**Task statement:** Write out all the data again, exactly as it stands.

**Data segment:**
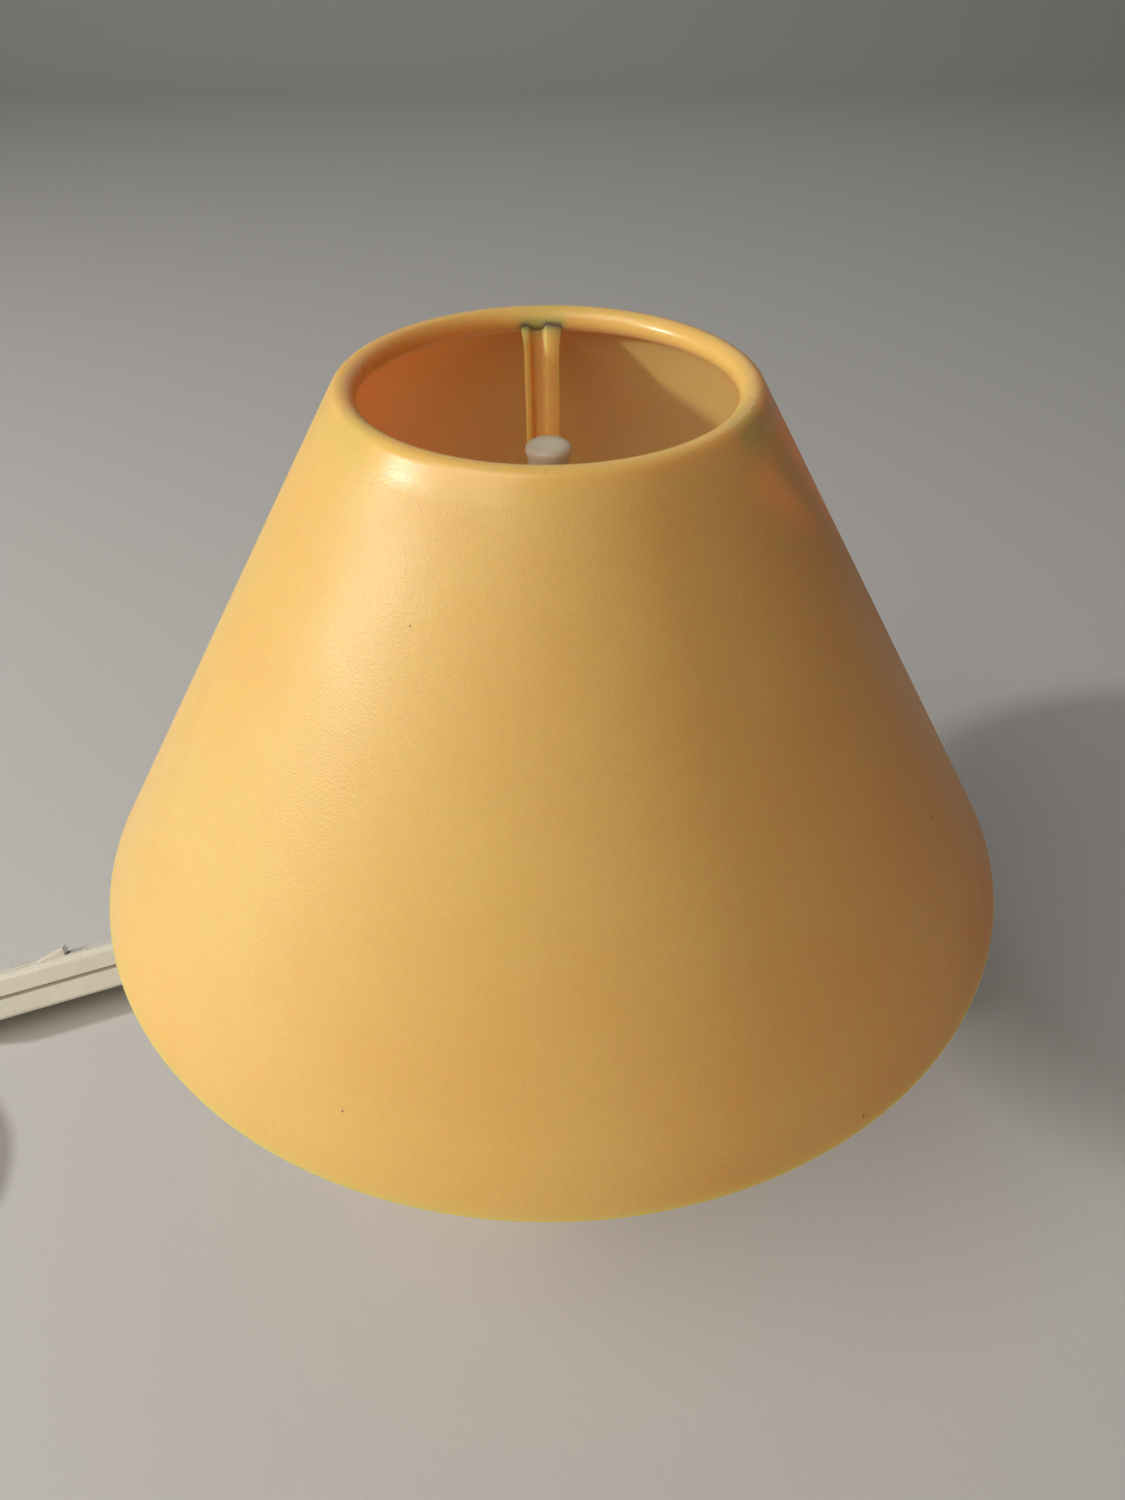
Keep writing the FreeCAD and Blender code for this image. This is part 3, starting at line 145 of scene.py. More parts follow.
class Finish:
    """A material being made: one shader, nodes from one method, and sums written as expressions."""

    def __init__(self, name, colour, roughness, **fixed):
        self.material = bpy.data.materials.new(name)
        self.material.use_nodes = True
        self.tree = self.material.node_tree
        self.shader = self.tree.nodes["Principled BSDF"]
        self.set("Base Color", colour)
        self.set("Roughness", roughness)
        for socket, value in fixed.items():
            self.set(socket.replace("_", " "), value)

    def node(self, kind, settings=None, inputs=None, output=0):
        """Add a node of a kind, with its settings and its sockets' values or links."""
        made = self.tree.nodes.new(kind)
        for name, value in (settings or {}).items():
            setattr(made, name, value)
        for key, value in (inputs or {}).items():
            self.feed(made.inputs[key], value)
        return Value(self, made.outputs[output])

    def feed(self, socket, value):
        """Link a value to a socket, or set the socket's own number or colour."""
        if isinstance(value, Value):
            self.tree.links.new(value.socket, socket)
        elif socket.type == "RGBA" and len(value) == 3:
            socket.default_value = (*value, 1.0)
        else:
            socket.default_value = value

    def set(self, socket, value):
        """Feed one of the shader's sockets."""
        self.feed(self.shader.inputs[socket], value)

    def place(self):
        """Return the point on the surface, in metres."""
        return self.node("ShaderNodeTexCoord", output="Object")

    def height(self):
        """Return how far the point on the surface is above the table, in metres."""
        return self.node("ShaderNodeSeparateXYZ", None, {0: self.place()}, output="Z")

    def noise(self, size, detail):
        """Return soft noise, 0 to 1, whose blots are about a size across, in metres."""
        return self.node("ShaderNodeTexNoise", {"noise_dimensions": "3D"},
                         {"Vector": self.place(), "Scale": 1.0 / size, "Detail": detail,
                          "Roughness": 0.5})

    def cells(self, size):
        """Return the distance from the middles of cells about a size across, in metres."""
        return self.node("ShaderNodeTexVoronoi", {"feature": "F1"},
                         {"Vector": self.place(), "Scale": 1.0 / size}, output="Distance")

    def spread(self, value, low, high, to_low, to_high):
        """Return a value carried from one range to another and held at its ends."""
        return self.node("ShaderNodeMapRange", {"clamp": True},
                         {"Value": value, "From Min": low, "From Max": high,
                          "To Min": to_low, "To Max": to_high})

    def blend(self, share, first, second):
        """Return a mix of two colours."""
        return self.node("ShaderNodeMix", {"data_type": "RGBA"},
                         {"Factor": share, 6: first, 7: second}, output=2)

    def bump(self, height, distance, strength=1.0):
        """Raise the surface by a height of 0 to 1 times a distance, in metres."""
        self.set("Normal", self.node("ShaderNodeBump", None,
                                     {"Height": height, "Distance": distance, "Strength": strength}))


def paint(piece, finish):
    """Give a piece its finish."""
    piece.data.materials.clear()
    piece.data.materials.append(finish.material)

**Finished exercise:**
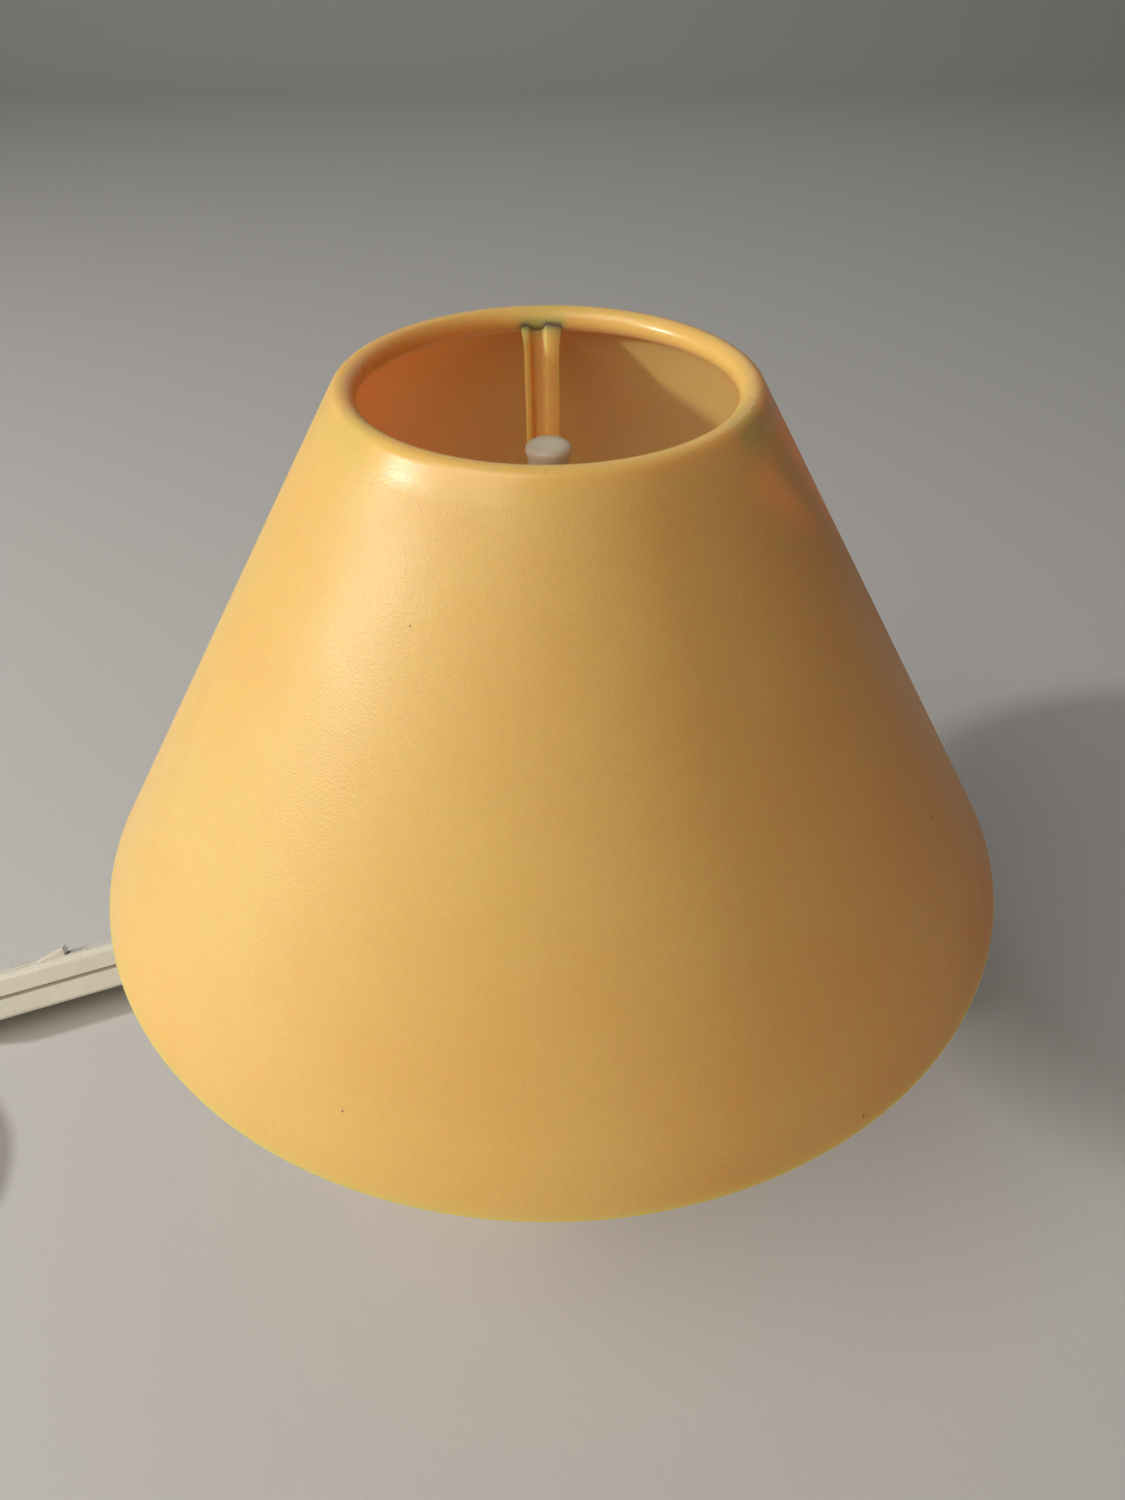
Keep writing the FreeCAD and Blender code for this image. This is part 3, starting at line 145 of scene.py. More parts follow.
class Finish:
    """A material being made: one shader, nodes from one method, and sums written as expressions."""

    def __init__(self, name, colour, roughness, **fixed):
        self.material = bpy.data.materials.new(name)
        self.material.use_nodes = True
        self.tree = self.material.node_tree
        self.shader = self.tree.nodes["Principled BSDF"]
        self.set("Base Color", colour)
        self.set("Roughness", roughness)
        for socket, value in fixed.items():
            self.set(socket.replace("_", " "), value)

    def node(self, kind, settings=None, inputs=None, output=0):
        """Add a node of a kind, with its settings and its sockets' values or links."""
        made = self.tree.nodes.new(kind)
        for name, value in (settings or {}).items():
            setattr(made, name, value)
        for key, value in (inputs or {}).items():
            self.feed(made.inputs[key], value)
        return Value(self, made.outputs[output])

    def feed(self, socket, value):
        """Link a value to a socket, or set the socket's own number or colour."""
        if isinstance(value, Value):
            self.tree.links.new(value.socket, socket)
        elif socket.type == "RGBA" and len(value) == 3:
            socket.default_value = (*value, 1.0)
        else:
            socket.default_value = value

    def set(self, socket, value):
        """Feed one of the shader's sockets."""
        self.feed(self.shader.inputs[socket], value)

    def place(self):
        """Return the point on the surface, in metres."""
        return self.node("ShaderNodeTexCoord", output="Object")

    def height(self):
        """Return how far the point on the surface is above the table, in metres."""
        return self.node("ShaderNodeSeparateXYZ", None, {0: self.place()}, output="Z")

    def noise(self, size, detail):
        """Return soft noise, 0 to 1, whose blots are about a size across, in metres."""
        return self.node("ShaderNodeTexNoise", {"noise_dimensions": "3D"},
                         {"Vector": self.place(), "Scale": 1.0 / size, "Detail": detail,
                          "Roughness": 0.5})

    def cells(self, size):
        """Return the distance from the middles of cells about a size across, in metres."""
        return self.node("ShaderNodeTexVoronoi", {"feature": "F1"},
                         {"Vector": self.place(), "Scale": 1.0 / size}, output="Distance")

    def spread(self, value, low, high, to_low, to_high):
        """Return a value carried from one range to another and held at its ends."""
        return self.node("ShaderNodeMapRange", {"clamp": True},
                         {"Value": value, "From Min": low, "From Max": high,
                          "To Min": to_low, "To Max": to_high})

    def blend(self, share, first, second):
        """Return a mix of two colours."""
        return self.node("ShaderNodeMix", {"data_type": "RGBA"},
                         {"Factor": share, 6: first, 7: second}, output=2)

    def bump(self, height, distance, strength=1.0):
        """Raise the surface by a height of 0 to 1 times a distance, in metres."""
        self.set("Normal", self.node("ShaderNodeBump", None,
                                     {"Height": height, "Distance": distance, "Strength": strength}))


def paint(piece, finish):
    """Give a piece its finish."""
    piece.data.materials.clear()
    piece.data.materials.append(finish.material)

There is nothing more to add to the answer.